A hash function should be deterministic: when it is invoked twice on pieces of data that should be considered equal (e.g., two strings containing exactly the same characters), the function should produce the same value. This is crucial to the correctness of virtually all algorithms based on hashing. In the case of a hash table, the lookup operation should look at the slot where the insertion algorithm actually stored the data that is being sought for, so it needs the same hash value.

Hash functions are typically not invertible, meaning that it is not possible to reconstruct the input datum x from its hash value h(x) alone. In many applications, it is common that several values hash to the same value, a condition called a hash collision. Since collisions cause "confusion" of objects, which can make exact hash-based algorithm slower approximate ones less precise, hash functions are designed to minimize the probability of collisions. For cryptographic uses, hash functions are engineered in such a way that is impossible to reconstruct any input from the hash alone without expending great amounts of computing time (see also One-way function).

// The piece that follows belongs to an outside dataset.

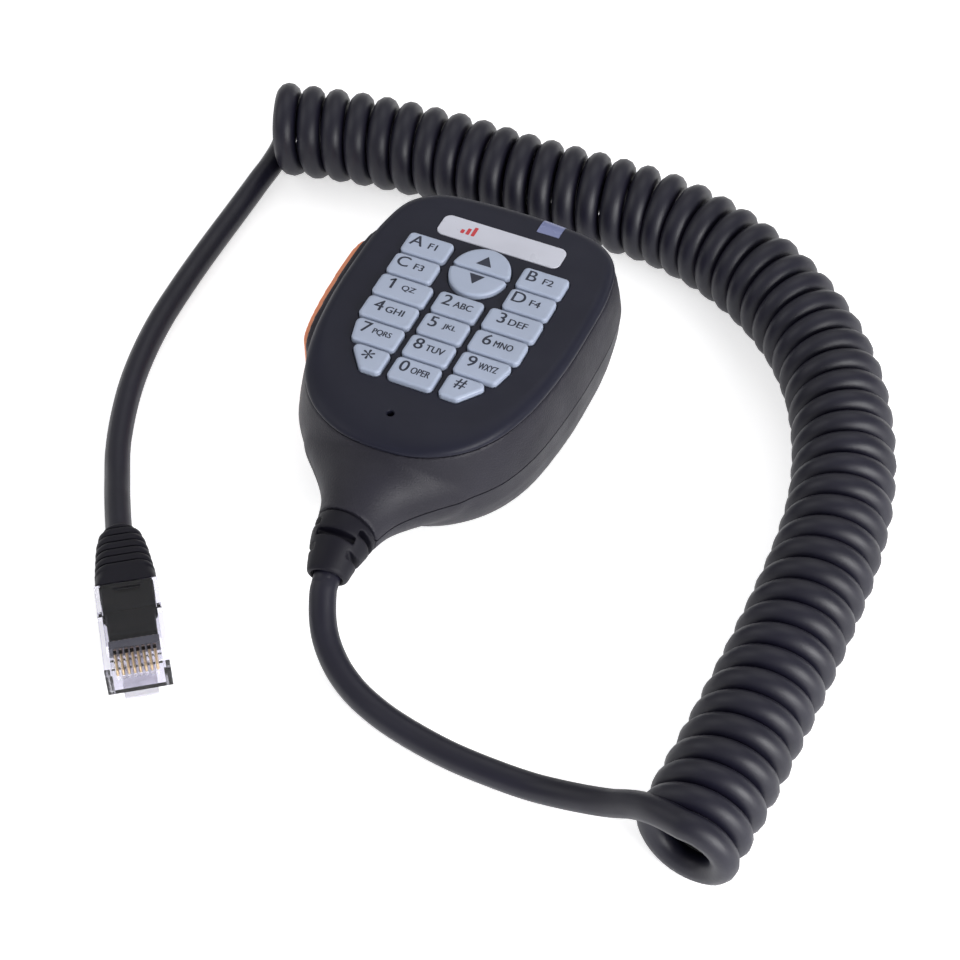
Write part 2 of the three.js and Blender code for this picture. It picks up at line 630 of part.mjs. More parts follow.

Hash functions are related to (and often confused with) checksums, check digits, fingerprints, randomization functions, error-correcting codes, and cryptographic. Although these concepts overlap to some extent, each has its own uses and requirements and is designed and optimized differently. The Hash Keeper database maintained by the American National Drug Intelligence Center, for instance, is more aptly described as a catalog of file fingerprints than of hash values.